What enduring effects did Long have on Louisiana?

While rumors persisted that Long would attempt to defeat FDR in the 1936 presidential election, the Kingfish continued to dominate politics in his home state. In September 1935 he went to Louisiana to supervise a special legislative session that would provide him with even greater control. On the night of September 8, 1935, Dr. Carl Austin Weiss entered a rear corridor of the new state capitol with the intent to confront or possibly even kill Long. Weiss, whose father-in-law was being pushed out of a judgeship as punishment for opposing Long, fired shots, but it is unclear whether the bullets that struck Long came from Weiss’s gun or from Long’s own bodyguards returning fire. Weiss was killed at the scene. Long died from his wounds two days later, on September 10, 1935.

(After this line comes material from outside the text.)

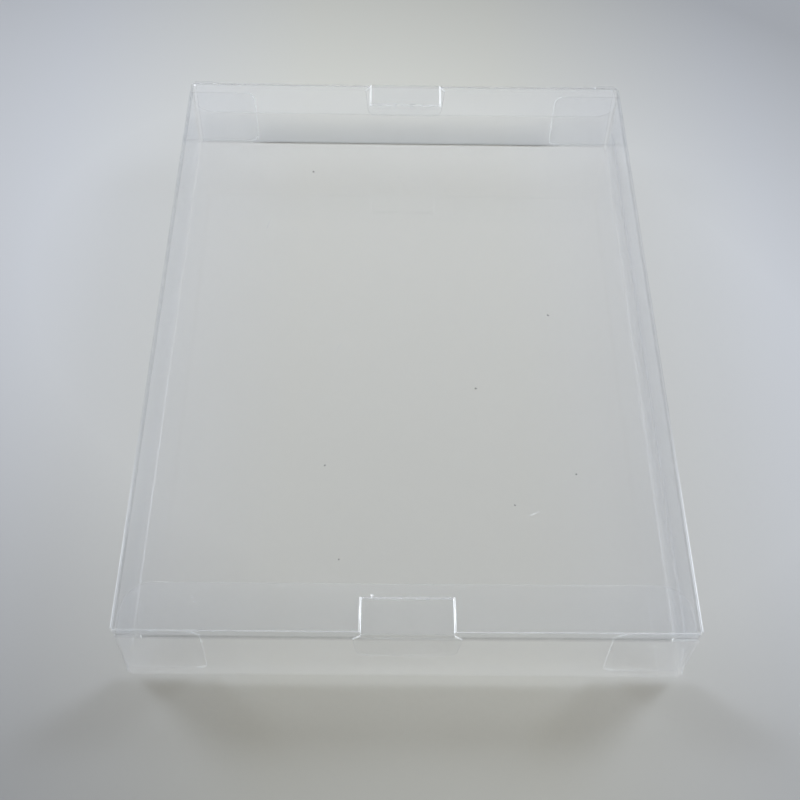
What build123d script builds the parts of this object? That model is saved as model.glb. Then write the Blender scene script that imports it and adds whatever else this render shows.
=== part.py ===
"""Clear folding protector for a boxed game: one die-cut sheet of film, scored, folded and glued.

The sheet wraps round as top, left side, bottom and right side, and a glue flap on the bottom panel
closes the sleeve. A closure on each end of the bottom panel folds up over the dust flaps and tucks in
under the top panel. A lock tab cut from the top panel goes down through a slot in the closure's fold.

Millimetres, +Z up, X across, Y along. The origin is the middle of the face it rests on.
Each end feature is made for the far end (+Y) and mirrored to the near one.
"""

import os

from build123d import *

# Film and folds
film = 0.4
fold_inside_radius = 0.3
kerf = 0.15

# Sleeve, outside sizes
outer_width = 129.0
outer_length = 179.5
outer_height = 23.3
top_panel_setback = 0.45
fold_end_setback = 0.3

# Glue seam, on the right side
glue_flap_width = 10.2
glue_flap_setback = 1.2
glue_flap_taper = 3.0
seam_lift = 0.3

# Dust flaps, on the ends of the side panels
dust_flap_length = 19.0
dust_flap_setback = 1.1
dust_flap_bottom_relief = 1.4
dust_flap_top_relief = 2.7
dust_flap_corner_radius = 2.5
corner_relief = 0.5

# Closures, on the ends of the bottom panel
closure_side_clearance = 1.1
closure_lean = 1.1
flap_gap = 0.15
tuck_flap_depth = 13.5
tuck_flap_side_ease = 0.2
tuck_flap_corner_radius = 7.0
slit_lock_length = 5.8
slit_lock_depth = 0.95
slit_lock_curve_radius = 1.5

# Lock tabs, on the ends of the top panel
tab_width = 20.65
tab_root_distance = 8.2
tab_drop = 12.0
tab_end_width = 22.0
tab_end_radius = 2.6
ear_reach = 1.75
ear_drop = 2.3
ear_tip_radius = 0.6
tab_gap = 0.2
slot_reach = 0.75
slot_outer_clearance = 0.15
slot_inner_clearance = 0.2
score_width = 0.4
score_depth = 0.13

# Sizes that follow from those above; flaps run into the panel that carries them by the length of join
fold_radius = fold_inside_radius + film
join = 2 * (fold_radius + flap_gap)
half_width = outer_width / 2
half_length = outer_length / 2
half_top = half_length - top_panel_setback
half_fold = half_top - fold_end_setback
top_underside = outer_height - film
seam_face = half_width - film

dust_face = half_length - dust_flap_setback
dust_height = outer_height - dust_flap_bottom_relief - dust_flap_top_relief
hinge_line = dust_face - fold_radius
half_glue_flap = dust_face - film - glue_flap_setback

closure_half_width = half_width - closure_side_clearance
closure_top = top_underside - flap_gap
closure_bend = closure_top - fold_radius
closure_reach = half_length + closure_lean
tuck_edge = closure_reach - tuck_flap_depth
tuck_shoulder = closure_reach - slit_lock_depth
tuck_half_width = closure_half_width - tuck_flap_side_ease
slit_lock_end = closure_half_width - slit_lock_length

half_tab = tab_width / 2
half_ear = half_tab + ear_reach
half_slot = half_tab + slot_reach
tab_root = half_top - tab_root_distance
tab_bottom = outer_height - tab_drop


def closure_face(height):
    """How far from the middle the outside of the leaning end panel is, at a height."""
    return half_length + closure_lean * height / closure_top


def tab_face(height):
    """How far from the middle the outside of the lock tab is, hanging just behind the end panel."""
    return closure_face(height) - film - tab_gap


slot_outer = tab_face(closure_top) + slot_outer_clearance
slot_inner = tab_face(closure_top) - film - slot_inner_clearance

# Outline of the tuck flap seen from above, its free corners rounded
with BuildSketch() as tuck_outline:
    with Locations((0, (tuck_edge + tuck_shoulder) / 2)):
        Rectangle(2 * tuck_half_width, tuck_shoulder - tuck_edge)
    fillet(tuck_outline.vertices().group_by(Axis.Y)[0], radius=tuck_flap_corner_radius)

# Closure: bottom fold, end panel, top fold and tuck flap
with BuildPart() as closure:
    with BuildSketch(Plane.YZ):
        with BuildLine():
            FilletPolyline(
                (half_length - fold_radius - join, 0),
                (half_length, 0),
                (closure_reach, closure_top),
                (tuck_edge, closure_top),
                radius=fold_radius,
            )
            offset(amount=film, side=Side.LEFT)
        make_face()
    extrude(amount=closure_half_width, both=True)

    # The tuck flap is trimmed to its outline
    with BuildSketch(Plane.XY.offset(closure_bend)):
        with Locations((0, (tuck_edge + tuck_shoulder - join) / 2)):
            Rectangle(2 * half_width, tuck_shoulder - tuck_edge + join)
        add(tuck_outline.sketch_local, mode=Mode.SUBTRACT)
    extrude(amount=fold_radius + flap_gap, mode=Mode.SUBTRACT)

    # Slit locks: the fold is cut away at both ends, in a curve that runs out into the fold
    with BuildSketch(Plane.XY.offset(closure_bend)) as slit_locks:
        with Locations((slit_lock_end, tuck_shoulder)):
            Rectangle(
                half_width - slit_lock_end,
                slit_lock_depth + join,
                align=(Align.MIN, Align.MIN),
            )
        fillet(
            slit_locks.vertices().group_by(Axis.Y)[0].sort_by(Axis.X)[0],
            radius=slit_lock_curve_radius,
        )
        mirror(about=Plane.YZ)
    extrude(amount=fold_radius + flap_gap, mode=Mode.SUBTRACT)

    # Behind each slit lock the corner of the end panel stands straight up past the fold
    with BuildSketch(Plane.YZ.offset(slit_lock_end + kerf)):
        with BuildLine():
            Line(
                (closure_face(closure_bend - join), closure_bend - join),
                (closure_face(closure_top), closure_top),
            )
            offset(amount=film, side=Side.LEFT)
        make_face()
    corner_piece = extrude(amount=slit_lock_length - kerf)
    mirror(corner_piece, about=Plane.YZ)

    # Slot in the fold, which the lock tab goes down through
    with BuildSketch(Plane.XY.offset(closure_bend)):
        with Locations((0, (slot_inner + slot_outer) / 2)):
            Rectangle(2 * half_slot, slot_outer - slot_inner)
    extrude(amount=fold_radius + flap_gap, mode=Mode.SUBTRACT)

# Lock tab: level out of the top panel, over its free edge and down behind the end panel
with BuildPart() as lock_tab:
    with BuildSketch(Plane.YZ):
        with BuildLine():
            FilletPolyline(
                (half_top - join, outer_height),
                (tab_face(outer_height), outer_height),
                (tab_face(tab_bottom), tab_bottom),
                radius=fold_radius,
            )
            offset(amount=film, side=Side.RIGHT)
        make_face()
    extrude(amount=half_ear, both=True)

    # Front outline: it flares to two ears that catch under the slot, then narrows to a round end
    with BuildSketch(Plane.XZ) as tab_outline:
        with BuildLine():
            Polyline(
                (0, outer_height),
                (half_tab, outer_height),
                (half_tab, top_underside),
                (half_ear, outer_height - ear_drop),
                (tab_end_width / 2, tab_bottom - join),
                (0, tab_bottom - join),
            )
            mirror(about=Plane.YZ)
        make_face()
        fillet(
            tab_outline.vertices().group_by(Axis.X)[0] + tab_outline.vertices().group_by(Axis.X)[-1],
            radius=ear_tip_radius,
        )
    extrude(amount=closure_reach, both=True, mode=Mode.INTERSECT)
    fillet(
        lock_tab.faces().sort_by(Axis.Z)[0].edges().filter_by(Axis.X, reverse=True),
        radius=tab_end_radius,
    )

# Dust flap, on the far end of the right side panel
with BuildPart() as dust_flap:
    with BuildSketch(Plane.XY.offset(dust_flap_bottom_relief)):
        with BuildLine():
            FilletPolyline(
                (half_width, hinge_line - join),
                (half_width, dust_face),
                (half_width - dust_flap_length, dust_face),
                radius=fold_radius,
            )
            offset(amount=film, side=Side.LEFT)
        make_face()
    extrude(amount=dust_height)
    fillet(
        dust_flap.edges().filter_by(Axis.Y).group_by(Axis.X)[0],
        radius=dust_flap_corner_radius,
    )

# Glue flap, bonded all over to the inside of the right side panel, with tapered ends
with BuildPart() as glue_flap:
    with BuildSketch(Plane.XZ):
        with BuildLine():
            FilletPolyline(
                (seam_face - fold_radius - join, 0),
                (seam_face, 0),
                (seam_face, glue_flap_width),
                radius=fold_radius,
            )
            offset(amount=film, side=Side.LEFT)
        make_face()
    extrude(amount=half_glue_flap, both=True)
    with BuildSketch(Plane.YZ):
        with BuildLine():
            Polyline(
                (half_glue_flap, fold_radius),
                (half_glue_flap, glue_flap_width),
                (half_glue_flap - glue_flap_taper, glue_flap_width),
                close=True,
            )
        make_face()
        mirror(about=Plane.YZ)
    extrude(amount=half_width, mode=Mode.SUBTRACT)

# Everything at the far end, to be mirrored to the near one
far_end = [closure.part, lock_tab.part, dust_flap.part, dust_flap.part.mirror(Plane.YZ)]

# The whole sheet
with BuildPart() as protector:
    # Right side, top, left side and bottom in one wrap
    with BuildSketch(Plane.XZ):
        with BuildLine():
            FilletPolyline(
                (half_width, seam_lift),
                (half_width, outer_height),
                (-half_width, outer_height),
                (-half_width, 0),
                (seam_face - fold_radius, 0),
                radius=fold_radius,
            )
            offset(amount=film, side=Side.LEFT)
        make_face()
    extrude(amount=half_fold, both=True)

    # The side panels end at the dust flaps' hinges, with a small relief above and below each
    with Locations((0, 0, dust_flap_bottom_relief + dust_height / 2)):
        with GridLocations(outer_width, hinge_line + half_fold, 2, 2):
            Box(
                2 * fold_radius,
                half_fold - hinge_line,
                dust_height + 2 * corner_relief,
                mode=Mode.SUBTRACT,
            )

    # The top panel runs a little past its long folds, to its free edges
    with BuildSketch(Plane.XY.offset(top_underside)):
        Rectangle(outer_width - 2 * fold_radius, 2 * half_top)
    extrude(amount=film)

    # Two slits at each end free the lock tab as far as its root
    with BuildSketch(Plane.XY.offset(top_underside)):
        with GridLocations(tab_width + kerf, 2 * tab_root + tab_root_distance + kerf, 2, 2):
            Rectangle(kerf, tab_root_distance + kerf)
    extrude(amount=film, mode=Mode.SUBTRACT)

    add(glue_flap.part)
    add(far_end)
    mirror(far_end, about=Plane.XZ)

    # A score across the root of each lock tab
    with BuildSketch(Plane.YZ):
        with BuildLine():
            Polyline(
                (tab_root - score_width / 2, outer_height),
                (tab_root, outer_height - score_depth),
                (tab_root + score_width / 2, outer_height),
                close=True,
            )
        make_face()
        mirror(about=Plane.YZ)
    extrude(amount=half_tab, both=True, mode=Mode.SUBTRACT)

protector.part.label = "protector"

os.makedirs("parts", exist_ok=True)
export_step(protector.part, "parts/protector.step")
print("solids", len(protector.part.solids()), "volume", round(protector.part.volume, 1), "mm3")
print("box", protector.part.bounding_box())
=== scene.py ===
"""Looks of a clear folding protector for a boxed game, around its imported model.

The visible film is made as the real one is: the die-cut blank is drawn flat, filled with a fine mesh,
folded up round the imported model's box, relaxed a little and given its thickness.
In the flat blank u runs round the sleeve, from the right side over the top, and v runs along it.
The blank is drawn in millimetres. Everything else is in metres, +Z up.
"""

import math
import random

import bmesh
import bpy
import numpy as np
from mathutils import Matrix, Vector, noise
from mathutils.geometry import delaunay_2d_cdt


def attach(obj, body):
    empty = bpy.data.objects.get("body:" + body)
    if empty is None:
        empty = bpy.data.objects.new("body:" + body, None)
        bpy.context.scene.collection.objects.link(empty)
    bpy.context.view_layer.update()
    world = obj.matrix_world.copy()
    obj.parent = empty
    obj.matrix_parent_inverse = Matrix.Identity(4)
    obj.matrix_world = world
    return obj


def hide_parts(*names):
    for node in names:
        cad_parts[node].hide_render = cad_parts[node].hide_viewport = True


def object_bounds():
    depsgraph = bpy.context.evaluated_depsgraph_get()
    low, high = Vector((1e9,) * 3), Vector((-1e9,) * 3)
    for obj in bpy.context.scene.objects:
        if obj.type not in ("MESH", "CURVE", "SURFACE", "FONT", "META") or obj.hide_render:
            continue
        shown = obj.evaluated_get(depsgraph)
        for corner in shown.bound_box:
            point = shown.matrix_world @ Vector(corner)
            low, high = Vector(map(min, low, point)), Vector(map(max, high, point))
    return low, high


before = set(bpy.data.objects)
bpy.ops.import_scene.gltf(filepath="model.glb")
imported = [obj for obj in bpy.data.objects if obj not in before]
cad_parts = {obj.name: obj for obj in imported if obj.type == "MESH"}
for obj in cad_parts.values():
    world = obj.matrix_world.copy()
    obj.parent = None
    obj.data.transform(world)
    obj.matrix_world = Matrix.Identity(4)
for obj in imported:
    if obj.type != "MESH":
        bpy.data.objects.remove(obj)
cad_low, cad_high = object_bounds()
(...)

Huey Long altered Louisiana politics forever. For three decades after his death, Louisianans debated the value of his achievements and voted accordingly. Through the 1960s, state politics were split between Longism and anti-Longism factions. Although Long attracted many supporters throughout the country with his brash economic proposals and brazen behavior, his achievements at the national level were few. Many contended that Long deserved to become president, but his death put that prospect, and Long’s seemingly endless ambition, to rest.